I’d recognised her then as a kindred spirit, mainly because of the rough, gravelly voice of the committed smoker. She wafted in and out on an undercurrent of tobacco smoke and it was plain that early morning that nothing had changed.

She is part Algerian so her gallic shrugs and handwaves have an added exoticism and five years ago we’d covered her life, her loves, her sons and her quiet despair at where all had brought her.

She adored books, wine, travelling when she could afford it and still had dreams of moving elsewhere. Probably Dublin for her son had spent a year there and still talked of nothing else.

Her lack of English she agreed could be a problem…another wave and flick of the hand. Often, she had the movements of a gangster in a B film noir. She did a click/hiss through closed teeth at the same time.

And here she was now, flicking le Brexit away as if it were a piece of ordure stuck to her surgical gloves, which, come to think of it…..

‘Catastrophe,’ she said, contempt in every syllable. ‘Economically insane and politically insane in today’s world.

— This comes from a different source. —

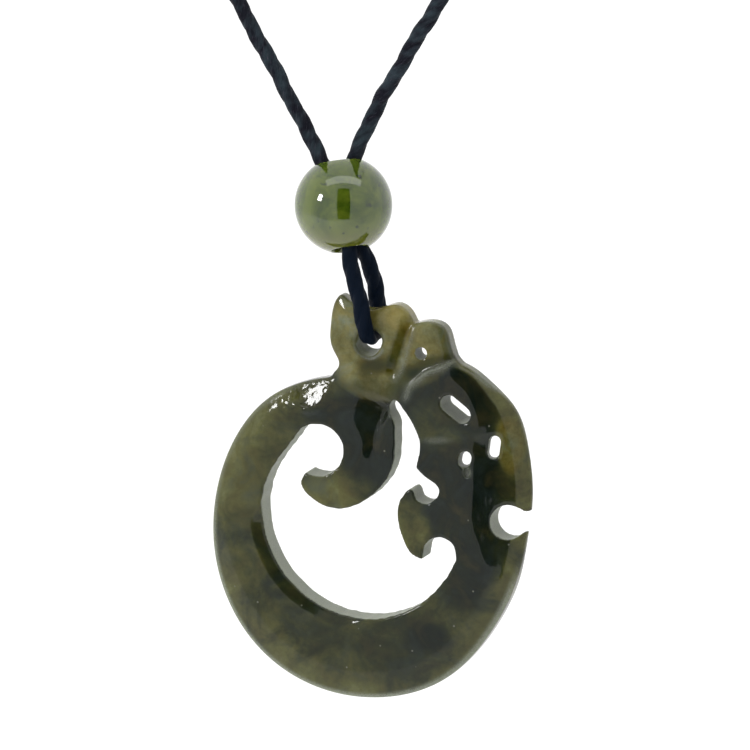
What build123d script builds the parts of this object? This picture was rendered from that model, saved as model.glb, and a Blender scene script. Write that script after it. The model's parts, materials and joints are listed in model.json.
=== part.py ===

What were the English thinking of?’

She’s a very clued up woman and used the term deliberately, for many of the French are in no doubt that this can be laid at their door and theirs alone.

Scotland will go independent, Ireland become one and England….pfft.’

I winced and shifted my hips a little. Not in any discomfort at what she was saying because I agree with her.

No, she’d forgotten we were having this fascinating chat as I half lay on a bed pan.

‘Oh pardon,’ she said, pulling it from under me. Within minutes she was back, lifting me up into a seated position, electronically adjusting the bed.

‘There was a patient I spoke to a couple of weeks ago,’ she continued, leaning on the sidebars with the comfortable assurance of a bar fly.

‘English. Worried sick at all the papers he’d have to collect to prove his time here and to be able to stay. He didn’t know if his pension would be considered enough by the Government to permit it.

‘He might be forced to return to England and there was nothing, no-one for him there. Some of his friends had already gone but they have families, he has nothing.

‘How could the British Government do this to their people? The French will help but why should we look after these people if the UK Government is not looking after ours?’

The hand clicking and hissing was building to a crescendo. I grabbed it and said: ‘I agree with everything you’ve said.’

Peering down at me in the gloom she asked again 'Why? Why is this happening?’

Frankly by now I was too exhausted to go into the myriad apparent reasons including alleged fraud, foreign interference, shadowy puppet masters, collective breakdown, rotten self-serving party politicians, something in the water.

Instead I waved a weary hand at the ether and said: ‘A madness has been let loose in the world.’

That gave her her opening into Trump, fascism, European far right movements and I think Nostradamus made an appearance along the way.

By now I’d begun my inevitable slide towards the end of the bed and every so often she’d yank me back up and deposit me at the head.

It was like being on a very, very slow water slide without ever reaching the end.

‘Life, Madame Cook, is destined to repeat itself over and over again in all its horrors. It’s time, I fear, to enter another such cycle. Then when all is exposed, we say it won’t happen again and it won’t, for a while, and then…’

Oh God, my little world is bleak enough as it is right now without this Dystopian view from the night ward sage. Pass me the syringe.

But it’s a very French view of the world seen through the eyes of a nation well used to the blows and vicissitudes they see as their inherited lot.

And somehow, delivered with much clicking, hissing and finger snapping, it has all the melancholic charm of a Brel wail of despair.

When another bell summoned her, she left promising to return if she could, as she loved talking politics.

I lay – once more crumpled at the foot of the bed – thinking of all she’d said. I wondered how many in Britain have such a grasp of French politics as she has of ours.

Well that made me laugh, if a touch hysterically by now.

Seen from here through many French eyes, England, and I repeat England, is a pit of ignorance, perversely nest fouling in its search for purity and a mythical stand-alone glorious future.

I check the clock – it’s 4.45pm and I need to pee again, reach for the bell then remember I’m a convent girl, trained to go for hours without asking.

There’s only so much French despair one can take in the early hours. And I’m not a well woman you know.